Fordyce and Princeton Railroad

Overview
- Headquarters: Crossett, Arkansas
- Reporting mark: FP
- Locale: Arkansas
- Dates of operation: 1890–2023

Technical
- Track gauge: 4 ft 8+1⁄2 in (1,435 mm) standard gauge

= Fordyce and Princeton Railroad =

The Fordyce and Princeton Railroad Company was a short-line railroad headquartered in Crossett, Arkansas.

F&P operated 57 mi of line from Fordyce, Arkansas (where it interchanged with Union Pacific), to an interchange with Arkansas, Louisiana and Mississippi Railroad at Crossett.

F&P traffic generally consisted of lumber and paper products.

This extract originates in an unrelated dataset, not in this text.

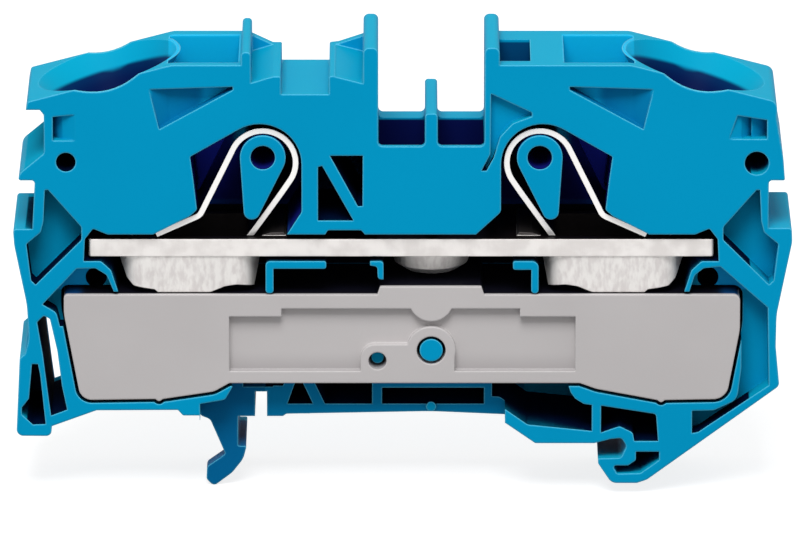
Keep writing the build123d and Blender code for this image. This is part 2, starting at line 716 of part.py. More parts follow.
# Blue moulding
with BuildPart() as housing:
    extrude(outline(silhouette()), amount=-THICKNESS)

    # Spring chambers, bar bay, windows, leg pocket and cells, down to the back wall
    notch = [(-4.87, -0.1), (-4.52, 0.5, 0.2), (-1.52, 0.5, 0.2), (-1.02, -0.1)]
    high_window = [(-4.32, 7.45), (-1.37, 7.45), (-1.4, 2.75), (-1.82, 2.75)]
    low_window = [(-5.4, 6.4), (-5.02, 6.5), (-2.22, 1.4), (-5.4, 1.4)]
    cut(
        [
            chamber(-1, SPRING_U - 2.03),
            chamber(1, SPRING_U - 5.93),
            bar_bay(),
            *[shifted(corners, -JUMPER_HALF, ROOF) for corners in (notch, high_window, low_window)],
            leg_pocket(),
            *beam_cells(),
        ],
        INNER_DEPTH,
    )

    # Seat of the filler
    seat = outline(filler_outline(), grow=MOUNT_GAP)
    extrude(seat, amount=-(FILLER_DEPTH + MOUNT_GAP), mode=Mode.SUBTRACT)

    # Conductor entries, screwdriver slots and ramps
    for side in SIDES:
        add([funnel(side), throat(side), screwdriver_slot(side)], mode=Mode.SUBTRACT)
    add(ramps, mode=Mode.SUBTRACT)

    # Jumper slots down to the bar, either side of the centre fin
    shafts = []
    for side in SIDES:
        inner = side * (CENTRE_FIN / 2 + 0.05)
        outer = side * (JUMPER_HALF - 0.05)
        head = JUMPER_FLOOR + 0.6
        foot = ROOF - 0.2
        shafts.append([(inner, head), (outer, head), (outer, foot), (inner, foot)])
    cut(shafts, INNER_DEPTH - JUMPER_BACK_LEDGE, JUMPER_FRONT)

    # Marker slot on the right tower
    marker = [(1.37, -4.0), (4.1, -4.0), (4.1, 1.0), (1.37, 1.0)]
    cut([shifted(marker, JUMPER_HALF, TOP)], 8.9, 1.5)

    # The shelves of the left tower drop in front of their gusset plates
    outer_shelf = [(-10.07, -1.65), (-8.08, -1.05), (-8.08, 1.0), (-10.07, 1.0)]
    inner_shelf = [(-2.53, -1.05), (0.0, -1.7), (0.0, 1.0), (-2.53, 1.0)]
    shelves = [shifted(corners, -JUMPER_HALF - FIN, TOP) for corners in (outer_shelf, inner_shelf)]
    cut(shelves, THICKNESS - 0.9)

    # Shallow groove of the right tower
    groove = [
        (0.57, -2.65),
        (1.82, -3.25),
        (4.22, -4.4),
        (4.22, -4.75),
        (2.52, -5.4, 0.5),
        (1.37, -6.65, 0.8),
        (0.82, -8.55, 0.8),
        (0.17, -9.8),
        (-0.28, -9.8),
        (0.52, -8.25, 0.6),
    ]
    cut([shifted(groove, JUMPER_HALF, TOP)], 0.8)

    # Pockets, side bays, leg slot, and the set-back layer
    cut([end_pocket(side) for side in SIDES], POCKET_DEPTH)
    cut(side_bays(), SIDE_BAY_DEPTH)
    cut([leg_slot()], THICKNESS + 1)
    cut([step_back()], SETBACK)

    # The toe of the foot is a thin lever near the front
    behind_toe = [(-3.5, -1.3), (-1.5, -1.3), (-0.95, -1.95), (-0.95, -6.0), (-3.5, -6.0)]
    cut([shifted(behind_toe, -HALF_RAIL)], THICKNESS + 1, SETBACK + TOE_THICKNESS)

    # The rail's left lip carries only the back of the moulding
    seat_pad = shifted([(3.2, 0.0), (6.5, 0.0), (6.5, 2.5), (3.2, 2.5)], -HALF_RAIL)
    extrude(outline(seat_pad, THICKNESS - 2.7), amount=-2.7)

    # Teardrop posts inside the springs
    for side in SIDES:
        with BuildSketch(face_plane(POST_INSET)):
            with Locations((MIDDLE_X + side * SPRING_U, SPRING_Z + POST_RISE)):
                Circle(POST_RADIUS)
            with Locations((MIDDLE_X + side * (SPRING_U + POST_TIP_U), SPRING_Z - POST_TIP_DROP)):
                Circle(POST_TIP_RADIUS)
            make_hull()
    extrude(amount=POST_INSET - INNER_DEPTH - OVERCUT)
    posts = [(MIDDLE_X + side * SPRING_U, SPRING_Z + POST_RISE, POST_HOLE) for side in SIDES]
    circles(posts, POST_INSET, INNER_DEPTH, Mode.SUBTRACT)

    # Ribs that hold the bar from below
    under = BAR_BASE - 0.35
    low = FILLER_TOP + 0.15
    left_rib = [
        (0.5, low, 0.3),
        (0.5, under, 0.4),
        (5.95, under, 0.2),
        (5.95, under - 0.7, 0.2),
        (1.2, under - 0.7),
        (1.2, low, 0.3),
    ]
    middle_rib = [
        (-5.5, under),
        (-4.3, under, 0.3),
        (-4.3, low + 1.3),
        (-4.8, low + 1.3, 0.3),
        (-4.85, under - 0.5, 0.3),
        (-5.5, under - 0.4),
    ]
    right_rib = [
        (-0.35, low, 0.3),
        (-0.35, under, 0.6),
        (-2.65, under, 0.2),
        (-2.65, under - 0.8, 0.2),
        (-1.0, under - 0.8),
        (-1.0, low, 0.3),
    ]
    left_rib = shifted(left_rib, MIDDLE_X - COLLAR_INNER)
    right_rib = shifted(right_rib, MIDDLE_X + COLLAR_INNER)
    for corners in (left_rib, middle_rib, right_rib):
        extrude(outline(corners), amount=-INNER_DEPTH - OVERCUT)

    # Pins that hold the filler
    circles([(0.0, PIN_Z, PIN_RADIUS)], 0.1, INNER_DEPTH + OVERCUT, Mode.ADD)
    circles([(SMALL_PIN_X, SMALL_PIN_Z, SMALL_PIN_RADIUS)], 1.2, INNER_DEPTH + OVERCUT, Mode.ADD)

    # Round holes of the two ends
    holes = [
        (left_end + 4.8, 26.35, 0.88),
        (right_end - 3.2, 26.25, 1.08),
        (left_end + 7.4, FILLER_TOP + 1.05, 0.95),
        (right_end - 7.46, FILLER_TOP + 1.05, 0.95),
    ]
    circles(holes, 0.0, INNER_DEPTH, Mode.SUBTRACT)

    # Boss on the beam
    circles([(0.0, 2.75, 0.45)], SETBACK - 0.4, SETBACK + 0.2, Mode.ADD)

housing.part.label = "housing"
export_step(housing.part, "parts/housing.step")

# Tinned copper bar with its drawn collars
bar_plane = Plane.XY.offset(BAR_BASE)
bar_y = FRONT_Y + BAR_MIDDLE
with BuildPart() as current_bar:
    with BuildSketch(bar_plane):
        with Locations((MIDDLE_X, bar_y)):
            RectangleRounded(BAR_LENGTH, BAR_WIDTH, 0.3)
    extrude(amount=BAR_THICKNESS)

    # Drawn collars with the uneven lower edge that drawing leaves, round the openings
    for side in SIDES:
        add(collar(side))
        add(collar_opening(side), mode=Mode.SUBTRACT)

    # Rims pressed up beside the openings
    rim = [(-2.4, -OVERCUT), (-2.1, RIM_RISE), (-0.9, RIM_RISE - 0.05), (0.2, -OVERCUT)]
    for side in SIDES:
        pressed = mirrored(shifted(rim, COLLAR_INNER, BAR_TOP), side)
        extrude(outline(pressed, BAR_INSET + 1.2), amount=1.4 - BAR_WIDTH)

    # Dish drawn into the middle of the bar, open at the top
    bottom = BAR_BASE - DISH_DROP
    inside = bottom + DISH_WALL
    dish_top = BAR_BASE + OVERCUT
    mouth_top = BAR_TOP + 1
    mouth = DISH_RADIUS - DISH_WALL
    dish_axis = Axis((0, bar_y, 0), (0, 0, 1))
    with BuildSketch(face_plane(BAR_MIDDLE)):
        with BuildLine():
            Polyline(
                (0, bottom),
                (DISH_RADIUS - 1.5, bottom),
                (DISH_RADIUS - 0.5, bottom + 0.65),
                (DISH_RADIUS, dish_top),
                (0, dish_top),
                close=True,
            )
        make_face()
    revolve(axis=dish_axis)
    with BuildSketch(face_plane(BAR_MIDDLE)):
        with BuildLine():
            Polyline((0, inside), (mouth - 0.6, inside), (mouth, mouth_top), (0, mouth_top), close=True)
        make_face()
    revolve(axis=dish_axis, mode=Mode.SUBTRACT)

current_bar.part.label = "current_bar"
export_step(current_bar.part, "parts/current_bar.step")

# Clamping springs, one bent strip each
for side, name in ((-1, "left_clamping_spring"), (1, "right_clamping_spring")):
    path = spring_path(side)
    with BuildPart() as spring:
        with BuildSketch(Plane(path @ 0, x_dir=(0, 1, 0), z_dir=path % 0)):
            Rectangle(SPRING_WIDTH, SPRING_STRIP)
        sweep(path=path)
    spring.part.label = name
    export_step(spring.part, f"parts/{name}.step")

# Grey filler below the bar
with BuildPart() as filler:
    extrude(outline(filler_outline()), amount=-FILLER_DEPTH)

    # Sunk panel round a raised boss for the two pins
    panel = [
        (-18.2, FILLER_BASE + 1.1),
        (-18.2, FILLER_TOP - 2.05),
        (-13.5, FILLER_TOP - 2.05),
        (-13.5, FILLER_TOP - 1.3),
        (8.0, FILLER_TOP - 1.3),
        (8.0, FILLER_TOP - 2.05),
        (13.0, FILLER_TOP - 2.05),
        (13.0, FILLER_BASE + 1.1),
    ]
    boss = PIN_RADIUS + PIN_GAP + 0.89
    small_boss = SMALL_PIN_RADIUS + PIN_GAP + 0.88
    with BuildSketch(face_plane()) as sunk:
        with BuildLine():
            Polyline(*panel, close=True)
        make_face()
        with Locations((0, FILLER_TOP - 0.5)):
            Circle(2.0, mode=Mode.SUBTRACT)
        with Locations((0, PIN_Z)):
            Circle(boss, mode=Mode.SUBTRACT)
        with Locations((0, PIN_Z - 1.5)):
            Rectangle(2 * boss - 0.2, 3.0, mode=Mode.SUBTRACT)
        with Locations((SMALL_PIN_X / 2 - 0.78, SMALL_PIN_Z - 0.17)):
            RectangleRounded(-SMALL_PIN_X + 1.46, 2 * small_boss, 1.3, mode=Mode.SUBTRACT)
        with Locations((SMALL_PIN_X / 2 - 0.78, SMALL_PIN_Z - 0.87)):
            Rectangle(-SMALL_PIN_X + 1.46, 2.0, mode=Mode.SUBTRACT)
    extrude(amount=-PANEL_DEPTH, mode=Mode.SUBTRACT)
    pin_holes = [
        (0.0, PIN_Z, PIN_RADIUS + PIN_GAP),
        (SMALL_PIN_X, SMALL_PIN_Z, SMALL_PIN_RADIUS + PIN_GAP),
    ]
    circles(pin_holes, 0.0, FILLER_DEPTH, Mode.SUBTRACT)

filler.part.label = "filler"
export_step(filler.part, "parts/filler.step")
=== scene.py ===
"""Feed-through terminal block: finishes, bent spring strips, studio and camera.

Metres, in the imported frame: the origin is the middle of the rail on its top face, +X runs along
the block from the flexible foot to the fixed hook, the open front faces -Y, and +Z points away
from the rail. A distance "out" is measured from the line that the two clamps mirror in.
"""
import json
import math

import bpy
import numpy as np
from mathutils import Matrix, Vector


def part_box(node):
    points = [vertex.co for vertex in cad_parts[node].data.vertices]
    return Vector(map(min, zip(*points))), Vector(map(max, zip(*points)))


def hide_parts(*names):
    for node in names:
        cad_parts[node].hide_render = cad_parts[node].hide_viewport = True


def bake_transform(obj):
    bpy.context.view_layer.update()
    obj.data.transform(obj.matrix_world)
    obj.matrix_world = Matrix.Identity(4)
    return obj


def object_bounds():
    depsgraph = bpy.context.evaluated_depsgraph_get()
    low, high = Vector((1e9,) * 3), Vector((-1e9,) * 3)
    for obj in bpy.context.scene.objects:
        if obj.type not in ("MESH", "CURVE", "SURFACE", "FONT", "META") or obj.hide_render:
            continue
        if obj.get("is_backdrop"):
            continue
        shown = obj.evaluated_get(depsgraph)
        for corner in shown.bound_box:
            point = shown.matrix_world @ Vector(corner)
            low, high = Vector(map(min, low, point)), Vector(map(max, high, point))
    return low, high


MM = 0.001
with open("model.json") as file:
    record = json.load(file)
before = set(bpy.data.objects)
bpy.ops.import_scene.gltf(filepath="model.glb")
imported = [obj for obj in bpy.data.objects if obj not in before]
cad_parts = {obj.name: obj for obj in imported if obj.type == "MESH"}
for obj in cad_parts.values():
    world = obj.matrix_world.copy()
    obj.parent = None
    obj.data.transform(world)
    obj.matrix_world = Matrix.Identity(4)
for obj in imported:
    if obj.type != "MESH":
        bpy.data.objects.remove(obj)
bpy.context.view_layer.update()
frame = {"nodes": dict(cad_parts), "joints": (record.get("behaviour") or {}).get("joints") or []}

# Spring strips, measured along their front edge in the photo
STRIP_THICKNESS = 0.52 * MM
STRIP_EDGE = 0.05 * MM  # rounding of the strip's long edges
STRIP_FRONT = -5.5 * MM  # place of its front edge
FOOT_FRONT = -4.6 * MM  # the same at the end of the foot
FOOT_TAPER = 5.0 * MM  # length over which the edge draws back to it
BEND_RADIUS = 2.95 * MM  # to the middle of the strip
BEND_DROP = 0.1 * MM  # middle of the bend below the joint's line
KNEE_BEND = 1.0 * MM
KNEE_OUT = 5.66 * MM  # from the bend's middle
KNEE_DROP = 4.9 * MM
TAIL_OUT = 9.6 * MM
TAIL_DROP = 6.7 * MM
FOOT_OUT = 1.14 * MM
FOOT_DROP = 7.02 * MM
LONGEST_RUN = 0.6 * MM

# Camera of the photograph
PICTURE_WIDTH = 799
SENSOR = 36.0
FOCAL_PIXELS = 12049.0
CAMERA_DISTANCE = 1.09
CAMERA_ELEVATION = math.radians(16.1)
CAMERA_AIM = (-2.858 * MM, 0.0, 14.69 * MM)
CLIP_START = 0.05
CLIP_END = 20.0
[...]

F&P incorporated on February 25, 1890, as a 9.4 mi line between Fordyce and Toan, Arkansas. The railroad expanded, then downsized to a mere 1.14 mi of switching track near Fordyce. After the liquidation of Chicago, Rock Island and Pacific Railroad, F&P acquired the line between Fordyce and Crossett, via Banks, Craney, Hermitage, Ingalls, Vick, Broad, Emery, and Whitlow.

F&P was owned by Georgia Pacific from 1963 until March 2004, when it was sold to Genesee and Wyoming. In 2023, F&P was merged into the Arkansas, Louisiana and Mississippi Railroad's system.